The drought that has reduced Lake Powell to half of its full pool capacity also has exposed the 30-mile length of the upper Colorado River delta, and that delta is eroding rapidly into Lake Powell toward Glen Canyon Dam, a concerned geoscientist is reporting this week.
Lake Powell, the uppermost major reservoir on the Colorado River, is effectively a great sediment trap for much of the sediment that used to reach the Sea of Cortez, before the Colorado River was extensively dammed, John C. Dohrenwend said. He is talking about it this week at the 55th annual meeting of the Rocky Mountain Section of the Geological Society of America meeting in Durango, Colo.
Dohrenwend has dramatic pictures of exposed upper Colorado River delta taken in March 2003 from Highway 95, near Hite Marina, Utah, just downstream from the confluence of the Colorado and the Dirty Devil rivers. They are a stunning contrast to views of the same area taken in March 2002, when the reservoir was 40 feet higher. (The photos can be downloaded from the UANews.org at http://ali.opi.arizona.edu/silk/request/Upstream_to_95Bridge.jpg and http://ali.opi.arizona.edu/silk/request/Downstream_from_95Bridge.jpg)
"The Colorado River is one of the most sediment-laden streams in North America," Dohrenwend said. "Deltas on the Colorado River, coming into Lake Powell on the north, and on the San Juan River, coming into Lake Powell on the southeast, are today more than 30 miles long, and advance at an average rate of about a mile a year."
During the past 35 to 40 years, sediment at the confluence of the Colorado and Dirty Devil rivers, just upstream from Hite Marina and the present delta front, has grown to about 185 feet thick. Sediments from the recently exposed delta have been eroding at a very rapid rate, Dohrenwend observed.
"In the past several months, the delta front has advanced almost a mile and a half," he said.
Dohrenwend, formerly with the U.S. Geological Survey, now operates a satellite imaging service out of Teasdale, Utah. He is an adjunct geosciences professor at the University of Arizona. He was struck by the view from the Hite Marina overlook last January, when he stopped there on his way to Tucson.
The important issue, beyond the immediate fate of Hite Marina, is "where does all of this sediment go when it reaches the lake?" Dohrenwend said.

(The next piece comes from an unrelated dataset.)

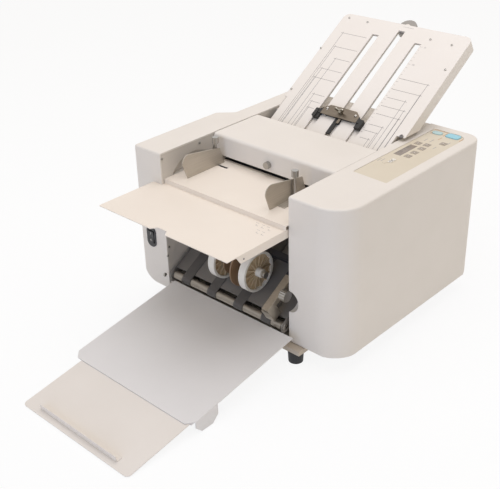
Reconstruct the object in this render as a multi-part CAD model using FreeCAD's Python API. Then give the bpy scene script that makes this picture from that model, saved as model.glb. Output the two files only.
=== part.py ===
import FreeCAD, Part
import math
import os

# Desk paper folding machine, in millimetres, +Z up, +X to the operator's right.
# Lengths along the machine are laid out from the front face of the left cover, with +Y to the rear.
# When a piece is written it moves by origin_shift, so that the origin lies on the desk
# under the centre of the whole machine.

os.makedirs("parts", exist_ok=True)
V = FreeCAD.Vector

# Overall case
case_width = 520.0
case_height = 346.0
case_bottom = 36.0
case_rear = 476.0
left_cover_width = 78.0
left_cover_rear_width = 46.0
left_kink_front = 236.0
left_kink_rear = 265.0
left_kink_radius = 12.0
left_bottom_radius = 38.0
left_edge_radius = 6.0
right_cover_width = 122.0
right_cover_front = 16.0
right_front_radius = 60.0
right_rear_radius = 34.0
right_bottom_radius = 42.0
right_inner_radius = 14.0
cover_wall = 3.0
top_edge_radius = 4.0
frame_wall = 3.0
pan_wall = 2.0
pan_side_height = 30.0
arch_y = 88.0
arch_drop = 36.0
arch_radius = 69.0
arch_depth = 10.0
baffle_y = 150.0
baffle_over_belts = 35.0
baffle_wall = 1.5
baffle_hem = 8.0
rear_wall = 3.0
deck_front = 362.0
rear_flange = 12.0
rear_corner = 8.0
vent_count = 9
vent_width = 150.0
vent_height = 4.0
vent_pitch = 10.0
vent_low = 110.0
ear_inset = 8.0
ear_drop = 36.0
ear_web_drop = 9.0
fit_gap = 0.05
seam = 0.3
shaft_play = 0.05
overrun = 20.0
paper_shift = 10.0

# Feet
foot_height = 26.0
foot_radius = 16.0
foot_taper = 1.5
foot_bracket_width = 42.0
foot_bracket_depth = 32.0
foot_bracket_front = 1.0
foot_bracket_wall = 2.0
foot_rear_setback = 30.0
foot_overlap = 5.0

# Feed table, feed tray and paper guides
table_drop = 56.0
table_front = 8.0
table_rear = 206.0
sheet = 1.5
tray_drop = 10.0
tray_left_reach = 24.0
tray_right_gap = 2.0
tray_front = 142.0
tray_flange = 17.0
tray_corner_cut = 22.0
flange_bevel = 12.0
notch_shift = 27.0
notch_mouth = 40.0
notch_floor = 23.0
notch_depth = 12.0
tray_corner_radius = 2.0
tray_under = 30.0
table_flange = 12.0
table_flange_front = 34.0
guide_wall = 1.5
guide_left_gap = 36.0
guide_right_gap = 66.0
guide_front_low = 38.0
guide_front_high = 18.0
guide_front_radius = 16.0
guide_rear_high = 132.0
guide_rear_low = 143.0
guide_height = 55.0
guide_rear_height = 36.0
guide_foot_width = 18.0
guide_foot_front = 60.0
guide_post_offset = 6.5
guide_corner = 3.0
left_post_y = 126.0
right_post_y = 104.0
post_radius = 3.0
guide_travel_out = 14.0
guide_travel = 29.0
guide_slot_margin = 4.0
guide_slot_play = 0.6
clamp_nut_radius = 7.0
clamp_nut_height = 5.0
clamp_collar_radius = 4.5
thumb_radius = 7.0
thumb_height = 13.0
thumb_rise = 60.0
thumb_groove_count = 18
groove_depth = 0.7

# Nose and top cover
nose_front = 149.0
nose_gap = 10.0
nose_radius = 7.0
nose_return = 7.0
lid_rear = 284.0
lid_left_gap = 3.0
lid_right_gap = 0.5
lid_skirt = 17.0
lid_hinge_y = 272.0
lid_hinge_drop = 14.0
pin_radius = 3.0
pin_boss_radius = 6.5
nose_knob_shift = 16.0
nose_knob_drop = 30.0
nose_knob_radius = 7.5
nose_knob_length = 9.0
nose_knob_stem = 3.0
nose_collar = 5.0
nose_collar_length = 2.0
lid_boss_length = 8.0
lid_edge = 2.0
lid_inner_radius = 4.0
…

Scientists and engineers realized 60 years ago that when a sediment-laden river enters a reservoir, the river water deposits much of its sediment at the upstream end, but also creates a 'density' current that flows along the bottom of the reservoir, dumping sediments all the way along to the face of the dam.
"There is significant sedimentation at the Glen Canyon dam face even now," Dohrenwend said. Added to that, the Colorado River is a desert river with a volume that fluctuates widely, so the reservoir volumes also fluctuate widely, and that further complicates how sediments are deposited behind the dams, he said.
"In this particular case, since this reservoir is now only half full and," if experts are correct, "will stay that way for at least the next year, then all the sediment that has been deposited at the upstream end, which is water saturated, is ready to move," Dohrenwend said. Therefore, any major river flows coming down the system can be expected to erode the saturated upstream sediments rapidly towards the face of the dam.
"We don't know, but this could significantly shorten the useful life of the dam," he added. If sediments reach the water intakes that run power generators, for example, the dam would no longer be useful for power generation. It might still be useful for water storage, but may become less useful for flood control. As more of the reservoir fills with silt, even a run-of-the-mill flood might overtop the dam, Dohrenwend noted.
"My point is, who is studying this?" Dohrenwend said. "It's a time-sensitive problem that needs to be studied. We need to study it, if only to learn more about how sediment will be deposited in major reservoirs so that we can more accurately forecast the useful life of these reservoirs. Or perhaps we might develop some ideas of what we might do, or what future generations might do, when it's time to decommission these things."